SHORT EXERCISE
Report how many lines contain "code". Give the number and nothing else.

[Object modeling scripts]
+ + + + +
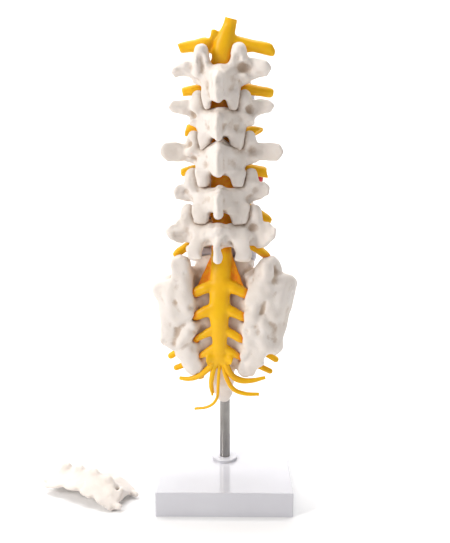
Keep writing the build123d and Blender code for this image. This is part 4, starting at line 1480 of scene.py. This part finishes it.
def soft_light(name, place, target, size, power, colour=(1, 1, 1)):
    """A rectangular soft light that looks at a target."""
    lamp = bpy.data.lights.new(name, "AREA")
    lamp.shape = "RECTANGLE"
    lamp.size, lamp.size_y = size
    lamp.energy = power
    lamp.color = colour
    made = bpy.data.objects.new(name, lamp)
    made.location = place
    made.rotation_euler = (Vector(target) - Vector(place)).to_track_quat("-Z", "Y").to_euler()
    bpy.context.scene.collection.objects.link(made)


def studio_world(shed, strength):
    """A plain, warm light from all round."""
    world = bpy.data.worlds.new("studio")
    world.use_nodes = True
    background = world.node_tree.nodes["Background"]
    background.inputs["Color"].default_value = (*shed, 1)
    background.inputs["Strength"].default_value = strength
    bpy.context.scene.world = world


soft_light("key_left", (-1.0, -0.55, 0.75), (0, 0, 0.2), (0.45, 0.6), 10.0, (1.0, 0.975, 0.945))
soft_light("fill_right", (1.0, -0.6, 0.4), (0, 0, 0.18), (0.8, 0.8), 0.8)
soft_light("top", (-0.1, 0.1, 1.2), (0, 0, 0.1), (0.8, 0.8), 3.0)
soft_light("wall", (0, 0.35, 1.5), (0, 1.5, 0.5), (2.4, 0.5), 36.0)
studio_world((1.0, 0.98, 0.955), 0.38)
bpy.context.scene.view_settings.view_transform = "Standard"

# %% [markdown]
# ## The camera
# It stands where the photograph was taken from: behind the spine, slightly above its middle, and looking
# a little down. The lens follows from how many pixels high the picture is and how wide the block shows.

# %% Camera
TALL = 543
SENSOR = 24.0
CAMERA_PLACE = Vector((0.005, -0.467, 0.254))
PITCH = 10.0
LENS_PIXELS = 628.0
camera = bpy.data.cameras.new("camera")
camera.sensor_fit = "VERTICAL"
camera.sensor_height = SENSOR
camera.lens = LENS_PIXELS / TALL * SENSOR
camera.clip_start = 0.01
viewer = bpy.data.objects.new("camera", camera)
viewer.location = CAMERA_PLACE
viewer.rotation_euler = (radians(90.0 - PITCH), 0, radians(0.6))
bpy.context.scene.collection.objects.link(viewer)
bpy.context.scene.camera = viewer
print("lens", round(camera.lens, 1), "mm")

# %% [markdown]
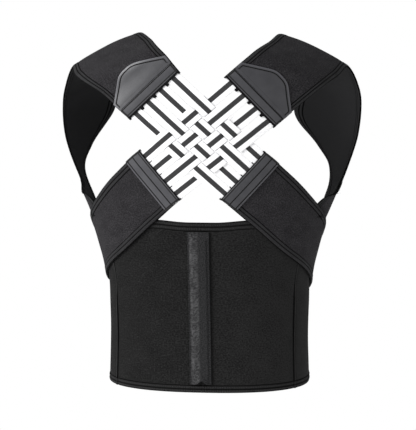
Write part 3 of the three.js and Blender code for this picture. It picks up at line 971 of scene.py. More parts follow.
+ + + + +
SOLUTION FOR THIS PROBLEM
2